NVIDIA · pggPL · Oct 13, 2025 · Oct 13, 2025 · Oct 13, 2025 · Oct 13, 2025
diff --git a/qa/L0_pytorch_debug_unittest/test.sh b/qa/L0_pytorch_debug_unittest/test.sh
@@ -2,7 +2,19 @@
 #
 # See LICENSE for license information.
 
+function error_exit() {
+    echo "Error: $1"
+    exit 1
+}
 
+function test_fail() {
+    RET=1
+    FAILED_CASES="$FAILED_CASES $1"
+    echo "Error: sub-test failed: $1"
+}
+
+RET=0
+FAILED_CASES=""
 
 : ${TE_PATH:=/opt/transformerengine}
 : ${NVTE_TEST_NVINSPECT_FEATURE_DIRS:=$TE_PATH/transformer_engine/debug/features}
@@ -14,24 +26,27 @@ mkdir -p "$XML_LOG_DIR"

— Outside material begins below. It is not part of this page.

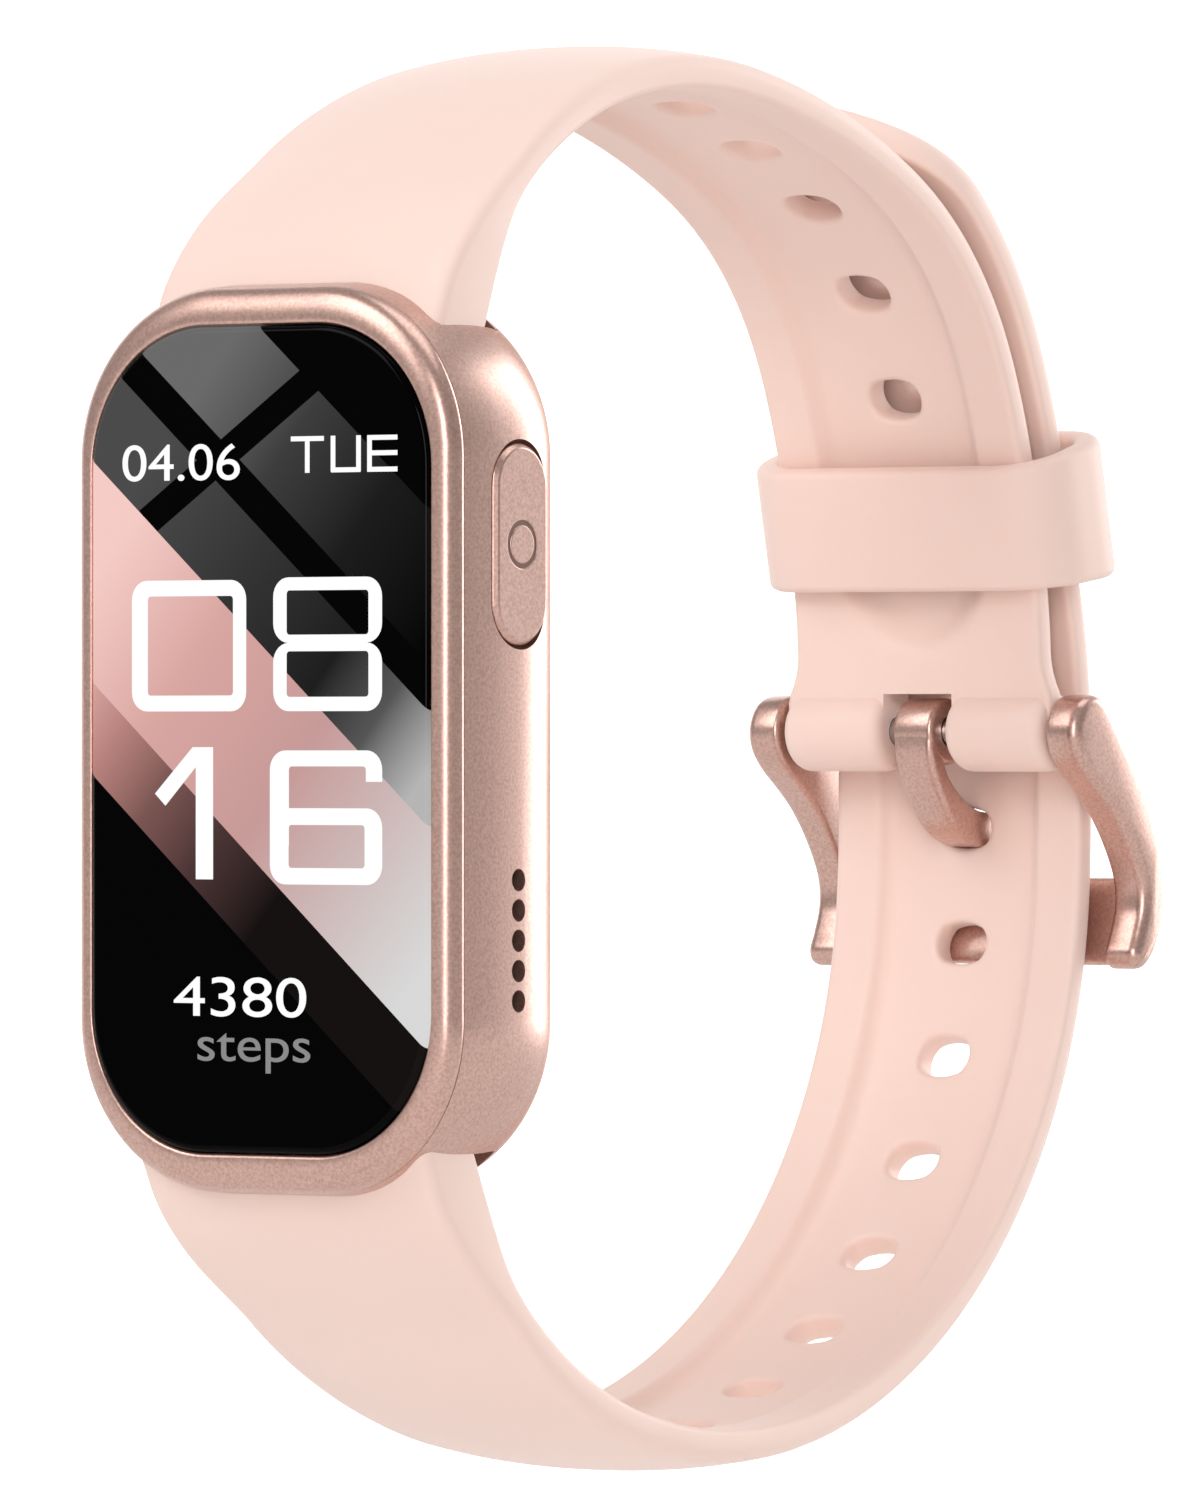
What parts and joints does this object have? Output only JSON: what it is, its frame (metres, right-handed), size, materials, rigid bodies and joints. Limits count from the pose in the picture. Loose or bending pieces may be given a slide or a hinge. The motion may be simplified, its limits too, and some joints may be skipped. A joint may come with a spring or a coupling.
{
  "type": "fitness tracker band",
  "caption": "Slim rounded smart band: glass-fronted case with side button on a closed soft strap with keeper loop and pin buckle.",
  "frame": {"origin": "centre of the wrist opening, midway between the case's back and the strap's far side", "axes": "+X towards the side button (3 o'clock) and along the wrist, +Y from the screen through the wrist to the buckle, +Z towards 12 o'clock"},
  "size_m": [0.0241, 0.0632, 0.0721],
  "materials": {
    "rose_gold_case": "satin pearl",
    "rose_gold_trim": "satin",
    "black_glass": "gloss",
    "display": "lit panel",
    "steel": "plain",
    "circuit_board": "solder mask",
    "seal": "soft",
    "black_plastic": "fine matt",
    "flex_film": "film",
    "battery_foil": "foil",
    "led_plastic": "clear resin",
    "gold_contact": "gold plate",
    "sensor_glass": "gloss",
    "pink_silicone": "matt soft-touch"
  },
  "bodies": {
    "root": {"antenna_strip": "flex_film", "back_cover": "black_plastic", "back_gasket": "seal", "battery_cell": "battery_foil", "board_screws": "steel", "buckle_bar_spring": "steel", "buckle_bar_tube": "steel", "buckle_strap": "pink_silicone", "button_seal": "seal", "case_housing": "rose_gold_case", "charging_contacts": "gold_contact", "cover_glass": "black_glass", "display_flex": "flex_film", "display_panel": "display", "front_bezel": "rose_gold_case", "hole_strap": "pink_silicone", "inner_chassis": "steel", "lower_bar_spring": "steel", "lower_bar_tube": "steel", "main_board": "circuit_board", "sensor_board": "circuit_board", "sensor_leds": "led_plastic", "sensor_lens": "sensor_glass", "shield_can": "steel", "speaker_mesh": "steel", "speaker_unit": "black_plastic", "tact_switch": "black_plastic", "upper_bar_spring": "steel", "upper_bar_tube": "steel", "vibration_motor": "steel"},
    "button": {"button_cap": "rose_gold_trim", "button_stem": "steel", "button_clip": "steel"},
    "keeper": {"keeper_loop": "pink_silicone"},
    "buckle_frame": {"buckle_frame": "rose_gold_trim"},
    "buckle_tang": {"buckle_tang": "rose_gold_trim"},
    "upper_bar_left_tip": {"upper_bar_left_tip": "steel"},
    "upper_bar_right_tip": {"upper_bar_right_tip": "steel"},
    "lower_bar_left_tip": {"lower_bar_left_tip": "steel"},
    "lower_bar_right_tip": {"lower_bar_right_tip": "steel"},
    "buckle_bar_left_tip": {"buckle_bar_left_tip": "steel"},
    "buckle_bar_right_tip": {"buckle_bar_right_tip": "steel"}
  },
  "joints": [
    {"name": "button_press", "type": "slide", "parent": "root", "child": "button", "axis": [-1, 0, 0], "range_m": [0, 0.00035], "stiffness_N_per_m": 900, "springref_m": -0.0004},
    {"name": "keeper_slide", "type": "hinge", "parent": "root", "child": "keeper", "pos_m": [0, -0.02333, 0.00167], "axis": [1, 0, 0], "range_deg": [-2.5, 3.5]},
    {"name": "buckle_frame_swing", "type": "hinge", "parent": "root", "child": "buckle_frame", "pos_m": [0, 0.0232, 0.00047], "axis": [1, 0, 0], "range_deg": [0, 70]},
    {"name": "buckle_tang_swing", "type": "hinge", "parent": "root", "child": "buckle_tang", "pos_m": [0, 0.0232, 0.00047], "axis": [1, 0, 0], "range_deg": [-1.5, 1.5]},
    {"name": "upper_bar_left_tip_slide", "type": "slide", "parent": "root", "child": "upper_bar_left_tip", "axis": [1, 0, 0], "range_m": [0, 0.0011], "stiffness_N_per_m": 150, "springref_m": -0.0006, "deforming": ["upper_bar_spring"]},
    {"name": "upper_bar_right_tip_slide", "type": "slide", "parent": "root", "child": "upper_bar_right_tip", "axis": [-1, 0, 0], "range_m": [0, 0.0011], "stiffness_N_per_m": 150, "springref_m": -0.0006},
    {"name": "lower_bar_left_tip_slide", "type": "slide", "parent": "root", "child": "lower_bar_left_tip", "axis": [1, 0, 0], "range_m": [0, 0.0011], "stiffness_N_per_m": 150, "springref_m": -0.0006, "deforming": ["lower_bar_spring"]},
    {"name": "lower_bar_right_tip_slide", "type": "slide", "parent": "root", "child": "lower_bar_right_tip", "axis": [-1, 0, 0], "range_m": [0, 0.0011], "stiffness_N_per_m": 150, "springref_m": -0.0006},
    {"name": "buckle_bar_left_tip_slide", "type": "slide", "parent": "root", "child": "buckle_bar_left_tip", "axis": [1, 0, 0], "range_m": [0, 0.0011], "stiffness_N_per_m": 150, "springref_m": -0.0006, "deforming": ["buckle_bar_spring"]},
    {"name": "buckle_bar_right_tip_slide", "type": "slide", "parent": "root", "child": "buckle_bar_right_tip", "axis": [-1, 0, 0], "range_m": [0, 0.0011], "stiffness_N_per_m": 150, "springref_m": -0.0006}
  ]
}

 # Nvinspect will be disabled if no feature is active.
 : ${NVTE_TEST_NVINSPECT_DUMMY_CONFIG_FILE:=$TE_PATH/tests/pytorch/debug/test_configs/dummy_feature.yaml}
 
-FAIL=0
-
 # It is not installed as a requirement,
 # because it is not available on PyPI.
 pip uninstall -y nvdlfw-inspect
 pip install git+https://github.com/NVIDIA/nvidia-dlfw-inspect.git
 
-pip install pytest==8.2.1
-pytest -v -s --junitxml=$XML_LOG_DIR/test_sanity.xml $TE_PATH/tests/pytorch/debug/test_sanity.py  --feature_dirs=$NVTE_TEST_NVINSPECT_FEATURE_DIRS || FAIL=1
-pytest -v -s --junitxml=$XML_LOG_DIR/test_config.xml $TE_PATH/tests/pytorch/debug/test_config.py --feature_dirs=$NVTE_TEST_NVINSPECT_FEATURE_DIRS || FAIL=1
-pytest -v -s --junitxml=$XML_LOG_DIR/test_numerics.xml $TE_PATH/tests/pytorch/debug/test_numerics.py --feature_dirs=$NVTE_TEST_NVINSPECT_FEATURE_DIRS || FAIL=1
-pytest -v -s --junitxml=$XML_LOG_DIR/test_log.xml $TE_PATH/tests/pytorch/debug/test_log.py --feature_dirs=$NVTE_TEST_NVINSPECT_FEATURE_DIRS --configs_dir=$NVTE_TEST_NVINSPECT_CONFIGS_DIR || FAIL=1
-NVTE_TORCH_COMPILE=0 pytest -v -s --junitxml=$XML_LOG_DIR/test_api_features.xml $TE_PATH/tests/pytorch/debug/test_api_features.py --feature_dirs=$NVTE_TEST_NVINSPECT_FEATURE_DIRS --configs_dir=$NVTE_TEST_NVINSPECT_CONFIGS_DIR || FAIL=1
-pytest -v -s --junitxml=$XML_LOG_DIR/test_perf.xml $TE_PATH/tests/pytorch/debug/test_perf.py --feature_dirs=$NVTE_TEST_NVINSPECT_FEATURE_DIRS --configs_dir=$NVTE_TEST_NVINSPECT_CONFIGS_DIR || FAIL=1
+pip install pytest==8.2.1 || error_exit "Failed to install pytest"
 
+pytest -v -s --junitxml=$XML_LOG_DIR/test_sanity.xml $TE_PATH/tests/pytorch/debug/test_sanity.py  --feature_dirs=$NVTE_TEST_NVINSPECT_FEATURE_DIRS || test_fail "test_sanity.py"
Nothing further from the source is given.